At Pier 1, for instance, Prologis was able to allocate some 70 percent of the PACE upgrade costs to five other tenants, based on their occupancy square footage.

Institutional Involvement
As participants continue working out any kinks that come along, PACE programs should attract more institutional capital, Kinney expects. While the PACE Commercial Consortium does include some institutional participation, Clean Fund’s investors today are mostly conservative individuals and family-type investors attracted to clean energy investments and optimistic about prospective secondary-market arbitrage opportunities.

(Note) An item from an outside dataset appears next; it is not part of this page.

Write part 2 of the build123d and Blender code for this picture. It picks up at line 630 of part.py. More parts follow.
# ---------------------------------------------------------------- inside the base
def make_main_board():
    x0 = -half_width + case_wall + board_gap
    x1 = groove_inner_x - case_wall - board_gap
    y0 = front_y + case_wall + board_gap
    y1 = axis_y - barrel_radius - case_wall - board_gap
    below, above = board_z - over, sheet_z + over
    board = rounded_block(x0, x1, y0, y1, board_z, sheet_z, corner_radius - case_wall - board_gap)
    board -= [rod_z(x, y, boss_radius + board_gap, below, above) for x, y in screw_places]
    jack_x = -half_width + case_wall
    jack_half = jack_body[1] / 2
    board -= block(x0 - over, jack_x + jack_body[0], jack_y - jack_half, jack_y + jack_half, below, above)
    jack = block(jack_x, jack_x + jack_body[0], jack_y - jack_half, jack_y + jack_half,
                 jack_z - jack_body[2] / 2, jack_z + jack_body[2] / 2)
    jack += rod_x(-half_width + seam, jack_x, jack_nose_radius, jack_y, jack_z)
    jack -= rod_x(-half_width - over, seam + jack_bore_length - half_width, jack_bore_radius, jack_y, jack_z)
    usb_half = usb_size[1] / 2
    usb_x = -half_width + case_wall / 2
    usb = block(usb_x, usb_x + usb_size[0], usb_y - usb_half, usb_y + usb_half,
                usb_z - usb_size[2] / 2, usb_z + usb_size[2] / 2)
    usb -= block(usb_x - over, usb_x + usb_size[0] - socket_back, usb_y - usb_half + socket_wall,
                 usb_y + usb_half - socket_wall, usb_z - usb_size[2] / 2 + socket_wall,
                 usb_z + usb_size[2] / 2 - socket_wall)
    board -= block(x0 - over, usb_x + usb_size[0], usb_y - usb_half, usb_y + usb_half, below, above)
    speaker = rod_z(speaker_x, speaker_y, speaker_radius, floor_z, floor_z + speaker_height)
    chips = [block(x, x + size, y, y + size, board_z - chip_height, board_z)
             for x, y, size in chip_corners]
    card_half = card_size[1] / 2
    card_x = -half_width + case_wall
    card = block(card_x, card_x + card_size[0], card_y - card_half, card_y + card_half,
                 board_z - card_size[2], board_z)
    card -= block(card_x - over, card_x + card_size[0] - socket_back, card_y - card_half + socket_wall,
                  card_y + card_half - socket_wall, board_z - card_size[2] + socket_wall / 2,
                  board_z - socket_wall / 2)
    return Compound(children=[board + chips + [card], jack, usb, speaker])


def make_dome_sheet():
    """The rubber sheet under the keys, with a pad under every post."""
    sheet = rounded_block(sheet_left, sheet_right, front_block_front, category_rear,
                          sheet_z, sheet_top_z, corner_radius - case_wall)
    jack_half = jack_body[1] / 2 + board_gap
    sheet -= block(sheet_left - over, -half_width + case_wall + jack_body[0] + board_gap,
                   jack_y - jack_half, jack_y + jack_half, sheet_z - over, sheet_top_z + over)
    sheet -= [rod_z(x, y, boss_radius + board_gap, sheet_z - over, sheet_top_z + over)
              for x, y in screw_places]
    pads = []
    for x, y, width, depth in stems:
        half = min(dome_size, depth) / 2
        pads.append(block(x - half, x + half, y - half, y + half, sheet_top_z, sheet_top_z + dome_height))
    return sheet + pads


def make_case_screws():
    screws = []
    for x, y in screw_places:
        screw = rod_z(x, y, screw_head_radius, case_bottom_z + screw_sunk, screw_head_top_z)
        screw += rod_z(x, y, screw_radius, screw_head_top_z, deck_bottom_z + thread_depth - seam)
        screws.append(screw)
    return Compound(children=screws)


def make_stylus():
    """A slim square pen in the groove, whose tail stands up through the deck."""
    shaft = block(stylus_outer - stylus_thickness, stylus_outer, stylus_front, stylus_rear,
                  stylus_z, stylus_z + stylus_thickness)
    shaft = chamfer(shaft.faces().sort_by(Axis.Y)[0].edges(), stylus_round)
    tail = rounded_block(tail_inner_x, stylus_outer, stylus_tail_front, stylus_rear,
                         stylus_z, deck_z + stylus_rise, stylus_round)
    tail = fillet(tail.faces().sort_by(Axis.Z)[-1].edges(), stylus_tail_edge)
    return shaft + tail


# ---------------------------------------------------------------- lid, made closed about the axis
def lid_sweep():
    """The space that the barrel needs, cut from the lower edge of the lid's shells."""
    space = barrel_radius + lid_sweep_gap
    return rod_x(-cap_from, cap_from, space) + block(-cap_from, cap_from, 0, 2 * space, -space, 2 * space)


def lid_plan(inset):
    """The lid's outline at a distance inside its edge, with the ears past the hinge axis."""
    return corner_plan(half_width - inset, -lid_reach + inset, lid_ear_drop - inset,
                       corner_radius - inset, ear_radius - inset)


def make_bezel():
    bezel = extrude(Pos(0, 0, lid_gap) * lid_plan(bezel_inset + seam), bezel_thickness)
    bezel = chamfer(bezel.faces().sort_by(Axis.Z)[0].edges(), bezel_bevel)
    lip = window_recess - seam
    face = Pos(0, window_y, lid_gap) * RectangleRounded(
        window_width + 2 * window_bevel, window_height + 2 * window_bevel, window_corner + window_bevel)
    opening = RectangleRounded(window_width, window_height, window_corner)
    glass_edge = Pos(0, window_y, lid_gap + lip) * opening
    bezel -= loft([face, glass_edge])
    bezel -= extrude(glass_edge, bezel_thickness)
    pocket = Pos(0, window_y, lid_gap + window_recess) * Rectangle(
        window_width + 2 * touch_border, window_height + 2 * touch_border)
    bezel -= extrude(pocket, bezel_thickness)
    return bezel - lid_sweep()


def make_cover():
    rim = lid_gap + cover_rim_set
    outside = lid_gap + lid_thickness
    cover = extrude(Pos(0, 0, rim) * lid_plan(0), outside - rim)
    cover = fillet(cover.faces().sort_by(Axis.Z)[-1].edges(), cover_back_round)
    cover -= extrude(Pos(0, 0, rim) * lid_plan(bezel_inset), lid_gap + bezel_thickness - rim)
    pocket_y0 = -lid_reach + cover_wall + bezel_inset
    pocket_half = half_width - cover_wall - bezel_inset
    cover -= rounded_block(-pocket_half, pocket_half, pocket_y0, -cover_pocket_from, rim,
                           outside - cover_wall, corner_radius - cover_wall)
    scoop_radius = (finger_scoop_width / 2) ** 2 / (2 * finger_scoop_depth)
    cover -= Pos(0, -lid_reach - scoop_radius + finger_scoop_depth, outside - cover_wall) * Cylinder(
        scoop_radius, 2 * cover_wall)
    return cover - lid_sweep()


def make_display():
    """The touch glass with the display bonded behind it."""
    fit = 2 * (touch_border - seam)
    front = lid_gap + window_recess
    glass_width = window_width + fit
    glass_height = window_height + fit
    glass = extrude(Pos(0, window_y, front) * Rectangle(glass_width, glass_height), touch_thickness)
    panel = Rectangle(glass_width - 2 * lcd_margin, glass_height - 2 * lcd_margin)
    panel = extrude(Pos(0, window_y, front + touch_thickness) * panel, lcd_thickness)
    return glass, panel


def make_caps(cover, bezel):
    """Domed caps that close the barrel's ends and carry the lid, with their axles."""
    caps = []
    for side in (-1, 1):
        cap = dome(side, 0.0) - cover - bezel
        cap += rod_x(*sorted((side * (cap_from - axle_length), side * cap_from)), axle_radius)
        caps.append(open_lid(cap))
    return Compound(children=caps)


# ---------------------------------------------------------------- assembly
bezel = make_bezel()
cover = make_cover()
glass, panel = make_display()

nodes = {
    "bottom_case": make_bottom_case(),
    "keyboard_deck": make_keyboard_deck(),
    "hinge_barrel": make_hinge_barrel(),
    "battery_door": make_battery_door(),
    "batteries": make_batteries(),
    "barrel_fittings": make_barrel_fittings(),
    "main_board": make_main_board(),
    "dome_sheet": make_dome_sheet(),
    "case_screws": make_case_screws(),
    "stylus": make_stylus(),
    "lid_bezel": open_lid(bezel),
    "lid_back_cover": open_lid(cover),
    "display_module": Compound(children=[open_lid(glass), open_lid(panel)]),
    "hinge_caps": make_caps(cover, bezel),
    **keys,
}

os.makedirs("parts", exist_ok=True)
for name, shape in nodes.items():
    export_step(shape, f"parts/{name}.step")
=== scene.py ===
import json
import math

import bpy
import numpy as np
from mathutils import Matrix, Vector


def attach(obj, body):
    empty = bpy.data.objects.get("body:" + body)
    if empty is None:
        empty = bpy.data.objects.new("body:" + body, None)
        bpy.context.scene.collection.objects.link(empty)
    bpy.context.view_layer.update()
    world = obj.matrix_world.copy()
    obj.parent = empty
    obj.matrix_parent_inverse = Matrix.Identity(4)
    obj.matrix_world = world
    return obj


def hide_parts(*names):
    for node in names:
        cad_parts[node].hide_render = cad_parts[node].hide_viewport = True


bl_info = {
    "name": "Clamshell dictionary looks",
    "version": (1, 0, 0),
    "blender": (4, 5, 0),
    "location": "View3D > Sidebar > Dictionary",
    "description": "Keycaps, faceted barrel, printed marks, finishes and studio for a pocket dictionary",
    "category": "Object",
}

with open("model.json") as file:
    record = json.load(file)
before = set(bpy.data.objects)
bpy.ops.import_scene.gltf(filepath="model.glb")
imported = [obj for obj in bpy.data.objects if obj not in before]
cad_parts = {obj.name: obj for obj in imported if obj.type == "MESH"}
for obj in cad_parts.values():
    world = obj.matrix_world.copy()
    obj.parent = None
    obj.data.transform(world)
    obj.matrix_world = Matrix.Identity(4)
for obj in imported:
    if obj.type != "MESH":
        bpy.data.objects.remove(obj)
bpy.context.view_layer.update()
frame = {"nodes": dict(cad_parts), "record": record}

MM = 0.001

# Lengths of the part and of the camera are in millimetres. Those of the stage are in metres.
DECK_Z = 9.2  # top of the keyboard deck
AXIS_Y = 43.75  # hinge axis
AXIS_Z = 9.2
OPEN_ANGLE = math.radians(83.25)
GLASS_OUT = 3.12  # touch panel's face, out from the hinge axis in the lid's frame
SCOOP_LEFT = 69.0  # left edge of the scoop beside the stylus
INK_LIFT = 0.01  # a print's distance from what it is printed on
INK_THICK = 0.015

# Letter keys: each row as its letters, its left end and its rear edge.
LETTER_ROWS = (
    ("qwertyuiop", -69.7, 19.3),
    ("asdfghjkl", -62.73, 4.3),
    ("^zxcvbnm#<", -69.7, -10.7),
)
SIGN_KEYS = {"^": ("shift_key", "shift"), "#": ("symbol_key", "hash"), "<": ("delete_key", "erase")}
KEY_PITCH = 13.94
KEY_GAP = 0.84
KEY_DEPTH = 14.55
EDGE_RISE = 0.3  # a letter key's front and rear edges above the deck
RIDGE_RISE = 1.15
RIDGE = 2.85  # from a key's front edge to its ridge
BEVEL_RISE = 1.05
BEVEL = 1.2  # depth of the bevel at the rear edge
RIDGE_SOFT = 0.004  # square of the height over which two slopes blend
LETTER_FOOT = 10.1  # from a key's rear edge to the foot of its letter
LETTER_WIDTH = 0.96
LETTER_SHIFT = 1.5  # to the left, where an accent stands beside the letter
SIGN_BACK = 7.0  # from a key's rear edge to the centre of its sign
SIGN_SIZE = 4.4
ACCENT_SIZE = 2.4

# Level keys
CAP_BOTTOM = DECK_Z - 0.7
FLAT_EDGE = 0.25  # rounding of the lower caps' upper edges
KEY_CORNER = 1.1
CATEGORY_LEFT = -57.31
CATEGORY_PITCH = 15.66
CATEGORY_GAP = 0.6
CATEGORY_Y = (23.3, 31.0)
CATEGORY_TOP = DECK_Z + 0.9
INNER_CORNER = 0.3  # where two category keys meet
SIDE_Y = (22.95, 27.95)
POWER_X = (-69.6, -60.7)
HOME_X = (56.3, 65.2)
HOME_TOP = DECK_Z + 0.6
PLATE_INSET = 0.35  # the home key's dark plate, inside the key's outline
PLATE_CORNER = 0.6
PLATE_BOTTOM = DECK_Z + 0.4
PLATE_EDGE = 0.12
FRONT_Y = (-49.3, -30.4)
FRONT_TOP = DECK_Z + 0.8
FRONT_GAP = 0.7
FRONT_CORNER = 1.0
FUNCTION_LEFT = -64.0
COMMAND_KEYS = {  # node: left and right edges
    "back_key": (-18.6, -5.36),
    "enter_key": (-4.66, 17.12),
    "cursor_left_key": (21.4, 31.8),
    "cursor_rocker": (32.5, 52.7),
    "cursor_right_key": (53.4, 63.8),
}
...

Of course, existing lenders will play key roles, given their exposure to tax-lien subordination and corresponding right of consent. In fact, Kinney’s advice is that “if the mortgage holder doesn’t approve a transaction, you should take that as a signal that it’s not an advisable transaction as structured.”

And as he and others are also quick to point out, some of these lenders are bound to see solid new lending opportunities in providing the PACE funding, along with senior mortgage debt. Indeed, as Buonicore noted, there has been so much deferral of needed energy improvements and equipment replacements in recent years, capital providers should encounter “plenty of pent-up demand” for PACE financing ahead.

And as Bloom observed, retrofit activity is bound to be brisk in jurisdictions establishing PACE programs as well as the new energy benchmarking mandates taking effect in major markets across the country.
Likewise, Kinney expects burgeoning PACE-related activity to induce vendors performing the energy upgrades to commit additional resources as they look to meet the stronger market demand. That in turn should generate scale efficiencies that reduce retrofit costs.

In other words, more property pros will become what he calls “PACE-aholics.”